Purpose: We aimed to develop matrix-assisted laser desorption ionization time-of-flight mass spectrometry (MALDI-TOF MS) for the discovery of AMR-specific biomarkers and biosignatures. Our analyses were applied to species-level identification and characterization of AMR Enterococcus spp. collected from the gastrointestinal tracts of European starlings (Sturnus vulgaris), an invasive avian pest of concentrated animal feeding operations (CAFOs).
Methods: MALDI Biotyping was performed on 718 presumptive Enterococcus spp. isolates using the Bruker microflex LRF mass spectrometer operating with MALDI Biotyper RTC software (Version 3.4), following an ethanol/formic acid extraction of the bacteria. Antimicrobial susceptibilities of these isolates to 13 different antibiotics were then determined via disk diffusion assays.

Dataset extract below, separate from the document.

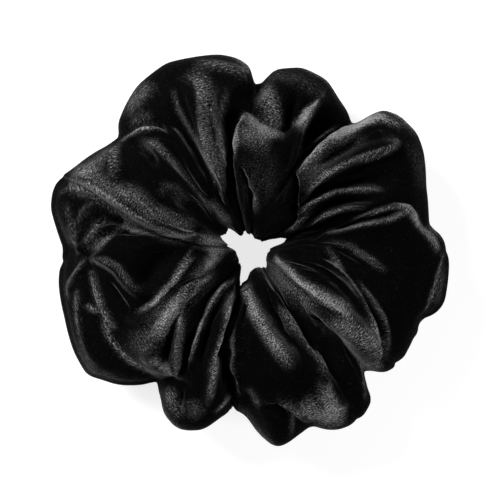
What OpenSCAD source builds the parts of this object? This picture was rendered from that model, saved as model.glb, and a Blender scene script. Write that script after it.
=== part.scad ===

A machine learning approach of data interpretation was then applied to correlate the isolates’ mass spectral signatures with antimicrobial susceptibility fingerprints.
Results: MALDI Biotyping confidently identified (Biotyping score ≥ 1.90) 658 of the 718 isolates as Enterococcus spp. (91.6%), consisting of E. casseliflavus, E. durans, E. faecalis, E. faecium, E. gallinarum, E. hirae, E. mundtii, and E. villorum. Identification of 14 isolates was not possible (1.9%), and the remaining isolates were of the genera Aerococcus, Staphylococcus, and Vagococcus. Importantly, the application of the machine learning strategy enabled the identification of multiple ions and ion pairs that were predictive of specific antimicrobial susceptibility phenotypes.
Significance: This study demonstrates that MALDI-TOF MS is a feasible strategy for the identification of wildlife-associated Enterococcus spp. and for discriminating between AMR phenotypes.